Fiverr link packages. “500 backlinks for $5.” Those links come from spam sites, directories nobody visits, and auto-generated pages. They won’t help your rankings. In some cases, they’ll actively hurt them.

The test I use: would I be comfortable if a Google employee saw how I got this link? If yes, proceed. If no, don’t do it. That’s served me well for 16 years.

The Long View on Link Building

Link building isn’t something you do for a month and then stop. It’s an ongoing part of your SEO strategy. But it shouldn’t consume all your time either.

Here’s my recommended allocation for bloggers: spend 80% of your SEO time on content and on-page optimization. Spend 20% on link building. For most bloggers publishing 4-8 posts per month, that means about 4-6 hours per month on link-related activities.

The beautiful thing about link building done right is that it compounds. The guest posts you write this year keep passing authority for years. The linkable assets you create keep earning links. The journalist relationships you build lead to more opportunities. Start small, stay consistent, and give it time.

Chapter Checklist

  • [ ] You understand that backlinks are still a top-3 ranking factor
  • [ ] You have at least one “linkable asset” on your site (original research, tool, or definitive guide)
  • [ ] You’ve identified 5-10 sites in your niche where you could guest post
  • [ ] You’re signed up for at least one journalist query platform
  • [ ] Your guest post pitches include specific experience and data, not generic topics
  • [ ] You have a system for monitoring unlinked mentions of your brand or content
  • [ ] You’re not using any black hat tactics: PBNs, paid links without disclosure, or link exchanges at scale
  • [ ] All paid or sponsored links on your site use rel=”sponsored” or rel=”nofollow”
  • [ ] You have a monthly link building routine that takes 4-6 hours
  • [ ] You’re tracking referring domains in Ahrefs, Semrush, or Google Search Console

Chapter Exercise

This exercise builds your first link building campaign.
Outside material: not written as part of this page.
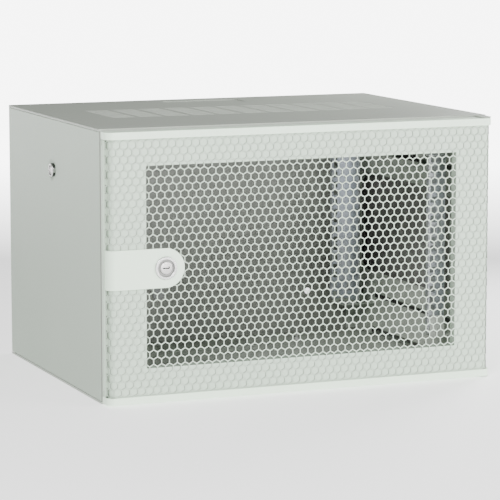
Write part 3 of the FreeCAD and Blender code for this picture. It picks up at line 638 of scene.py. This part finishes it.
def lock_plug(name, node, centre, outwards, radius, depth, slot_axis, spindle, cam_reach):
    """Turning plug with a notched key slot, and the square end for its cam."""
    profile = [(-depth, 0.02 * MM), (-depth, radius), (-plug_edge, radius),
               (-plug_edge * 0.3, radius - plug_edge * 0.35), (0, radius - plug_edge), (0, 0.02 * MM)]
    mesh = lathe(profile, centre, outwards)
    across = outwards.cross(slot_axis)
    along = slot_axis * key_slot_length / 2
    aside = across * key_slot_width / 2
    # The key slot's faces take the near-black painted shade.
    plug = new_piece(name, mesh, satin, key_slot_shade)
    corner = centre + along + aside
    for first, last in ((centre - along - aside, corner),
                        (corner - slot_axis * key_notch - aside * 0.1, corner + across * key_notch)):
        cutter_mesh = bmesh.new()
        box_between(cutter_mesh, first - outwards * key_slot_depth, last + outwards * MM)
        cutter = new_piece(name + "_cutter", cutter_mesh, key_slot_shade)
        cut = plug.modifiers.new("key_slot", "BOOLEAN")
        cut.operation = "DIFFERENCE"
        cut.solver = "EXACT"
        cut.material_mode = "TRANSFER"
        cut.object = cutter
        apply_modifiers(plug)
        bpy.data.objects.remove(cutter)
    data = plug.data
    mesh = bmesh.new()
    mesh.from_mesh(data)
    half = spindle / 2
    side = slot_axis * half + across * half
    box_between(mesh, centre - outwards * depth - side,
                centre - outwards * (depth + cam_reach) + side)
    mesh.to_mesh(data)
    mesh.free()
    smooth_by_angle(plug, 30)
    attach(plug, frame["nodes"][node]["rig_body"])
    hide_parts(node)


def locks():
    """Detailed faces of the door lock and of the two side locks."""
    forward = Vector((0, -1, 0))
    housing = "door_lock_housing"
    seat_y = low("lock_tab").y
    centre = Vector((middle(housing).x, seat_y, middle(housing).z))
    bezel_radius = (high(housing).x - low(housing).x) / 2
    # Door lock: nickel bezel, with painted shade in the recess.
    lock_bezel("lock_bezel", housing, centre, forward, bezel_radius, door_plug_radius,
               seat_y - low(housing).y, door_lock_recess, high(housing).y - seat_y,
               (bezel_nickel, recess_shade_metal, bezel_nickel))
    plug = "door_lock_plug"
    cam = "door_lock_cam"
    face = Vector((centre.x, low(plug).y, centre.z))
    lock_plug("lock_plug_face", plug, face, forward, door_plug_radius,
              low(cam).y - low(plug).y, Vector((1, 0, 0)), door_spindle, high(cam).y - low(cam).y)
    for side, sign in (("left", -1), ("right", 1)):
        outwards = Vector((sign, 0, 0))
        housing = "side_lock_housing_" + side
        plug = "side_lock_plug_" + side
        cam = "side_lock_cam_" + side
        reach = max(abs(low(housing).x), abs(high(housing).x))
        inner_end = min(abs(low(housing).x), abs(high(housing).x))
        seat = reach - side_lock_stand
        centre = Vector((sign * seat, middle(housing).y, middle(housing).z))
        # Side locks: chrome, with painted shade in the recess and a painted dark reflection on the
        # barrel.
        lock_bezel("side_lock_bezel_" + side, housing, centre, outwards, side_lock_radius,
                   side_plug_radius, reach - seat, side_lock_recess, seat - inner_end,
                   (chrome, recess_shade_metal, dark_reflection_chrome))
        plug_reach = max(abs(low(plug).x), abs(high(plug).x))
        cam_face = max(abs(low(cam).x), abs(high(cam).x))
        cam_end = min(abs(low(cam).x), abs(high(cam).x))
        face = Vector((sign * plug_reach, centre.y, centre.z))
        lock_plug("side_lock_plug_face_" + side, plug, face, outwards, side_plug_radius,
                  plug_reach - cam_face, Vector((0, 0, 1)), side_spindle, cam_face - cam_end)


def dress_nodes():
    """Softened edges and materials for the CAD nodes that keep their own shape."""
    # Inner frames, rail brackets, door frame, caps and lock tab take lit copies of the paint, as painted
    # light. Hinge brackets and entry covers take the shaded shell copy, as painted shade.
    softened = {
        "side_frame_left": (frame_paint_lit, 0.4), "side_frame_right": (frame_paint_lit, 0.4),
        "door_frame": (door_paint_lit, 0.35),
        "door_cap_top": (trim_paint_lit, 0.7), "door_cap_bottom": (trim_paint_lit, 0.7),
        "lock_tab": (trim_paint_lit, 0.5),
        "hinge_bracket_top": (shell_paint_shaded, 0.3), "hinge_bracket_bottom": (shell_paint_shaded, 0.3),
        "top_entry_cover": (shell_paint_shaded, 0.3), "bottom_entry_cover": (shell_paint_shaded, 0.3),
    }
    for end in ("front", "rear"):
        for side in ("left", "right"):
            softened["rail_%s_%s" % (end, side)] = (zinc, 0.45)
            softened["rail_brackets_%s_%s" % (end, side)] = (frame_paint_lit, 0.35)
            softened["rail_bolts_%s_%s" % (end, side)] = (fastener, 0.5)
    for node, (material, bend) in softened.items():
        dress(node, material, bend * MM)
    forwards = Vector((0, -1, 0))
    # Side panels in the shaded body copy of the paint, with the dark grey painted shade on their inner
    # and front faces.
    for side, inwards in (("left", 1), ("right", -1)):
        dress("side_panel_" + side, body_paint_shaded, 0.5 * MM, painted_shade_grey,
              (Vector((inwards, 0, 0)), forwards))
    # Rear panel: shaded copy outside and a darker copy on its inner face, as painted shade. Bottom panel:
    # shaded copy below and a lighter copy on its upper face, as painted light.
    dress("rear_panel", shell_paint_shaded, 0.4 * MM, inner_paint_shaded, (forwards,))
    dress("bottom_panel", shell_paint_shaded, 0.5 * MM, frame_paint_lit, (Vector((0, 0, 1)),))
    for node, cad_object in frame["nodes"].items():
        if not cad_object.hide_render:
            # Lock cams take the near-black painted shade; the rest take their slot's material.
            set_material(cad_object, cam_shade_metal if "lock_cam" in node else slot_materials[node_slots[node]])


# Studio

def studio():
    """Pale floor, soft lights and the camera."""
    floor_mesh = bmesh.new()
    bmesh.ops.create_grid(floor_mesh, x_segments=1, y_segments=1, size=30.0)
    floor_material, floor_shader, floor_coordinates = new_material("floor")
    floor_shader.inputs["Base Color"].default_value = floor_base
    floor_shader.inputs["Roughness"].default_value = 0.8
    floor_shader.inputs["Emission Color"].default_value = (1, 1, 1, 1)
    behind = floor_material.node_tree.nodes.new("ShaderNodeVectorMath")
    behind.operation = "DOT_PRODUCT"
    behind.inputs[1].default_value = glow_way
    links = floor_material.node_tree.links
    links.new(floor_coordinates.outputs["Object"], behind.inputs[0])
    glow = spread(floor_material, behind.outputs["Value"], *glow_distances, *glow_strengths)
    links.new(glow, floor_shader.inputs["Emission Strength"])
    floor = new_piece("floor", floor_mesh, floor_material)
    world = bpy.data.worlds.new("studio")
    bpy.context.scene.world = world
    world.use_nodes = True
    background = world.node_tree.nodes["Background"]
    background.inputs["Color"].default_value = (1, 1, 1, 1)
    background.inputs["Strength"].default_value = 0.15

    def area_light(name, place, aim, size, power):
        lamp = bpy.data.lights.new(name, "AREA")
        lamp.shape = "RECTANGLE"
        lamp.size, lamp.size_y = size
        lamp.energy = power
        lamp_object = bpy.data.objects.new(name, lamp)
        lamp_object.location = place
        direction = Vector(aim) - Vector(place)
        lamp_object.rotation_euler = direction.to_track_quat("-Z", "Y").to_euler()
        bpy.context.scene.collection.objects.link(lamp_object)

    area_light("key_right", (2.4, -2.1, 0.7), (0, -0.2, 0.2), (2.2, 1.3), 116)
    area_light("key_left", (-1.8, -2.3, 2.0), (-0.1, -0.2, 0.2), (1.2, 1.2), 130)
    area_light("low_front", (0.5, -3.1, 0.4), (0.0, 0, 0.2), (0.6, 0.7), 32)
    area_light("top_right", (0.9, 0.4, 0.7), (0.3, 0.0, 0.387), (0.4, 0.4), 15)

    camera_data = bpy.data.cameras.new("camera")
    camera_data.sensor_width = camera_sensor
    camera_data.lens = camera_lens
    camera_data.clip_end = 100
    camera = bpy.data.objects.new("camera", camera_data)
    camera.location = camera_place
    camera.rotation_euler = (math.radians(90 - camera_dip), 0, math.radians(-camera_turn))
    bpy.context.scene.collection.objects.link(camera)
    bpy.context.scene.camera = camera


studio()
door_grille()
top_tray()
locks()
dress_nodes()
Budget about 2 hours.

  1. Audit your linkable assets. Open your blog and identify your 3 best posts, the ones with original data, unique insights, or definitive coverage of a topic. If you don’t have any, brainstorm one linkable asset you could create this month. What original data could you produce? What survey could you run? What comparison could you benchmark?

  2. Find 10 guest post targets. Search Google for “[your niche] + write for us” or “[your niche] + guest post.” List 10 sites that accept contributors, are in your niche, and have real traffic (check with Similarweb’s free tool). For each site, note their submission guidelines and one specific topic you could pitch based on your experience.

  3. Find 5 broken link opportunities. Install the “Check My Links” Chrome extension. Visit 10 resource pages in your niche (search “[your niche] + resources” or “[your niche] + recommended tools”). The extension highlights broken links in red. For each broken link, note the dead URL, what it was about, and whether you have (or could create) content to replace it.

  4. Write one outreach email. Pick your best guest post target from step 2. Write a pitch email. Keep it under 150 words. Include: who you are (one sentence), what you want to write about (specific topic, not vague), why you’re qualified (specific experience or data), and a link to a published writing sample. Save this as a template you can customize for future pitches.

  5. Set a monthly reminder. Add a recurring calendar event for “Link Building Hour,” 60 minutes on the first and third week of each month. During that hour, send 5 guest post pitches, respond to journalist queries, and check for broken link opportunities. Consistent small efforts beat sporadic big campaigns.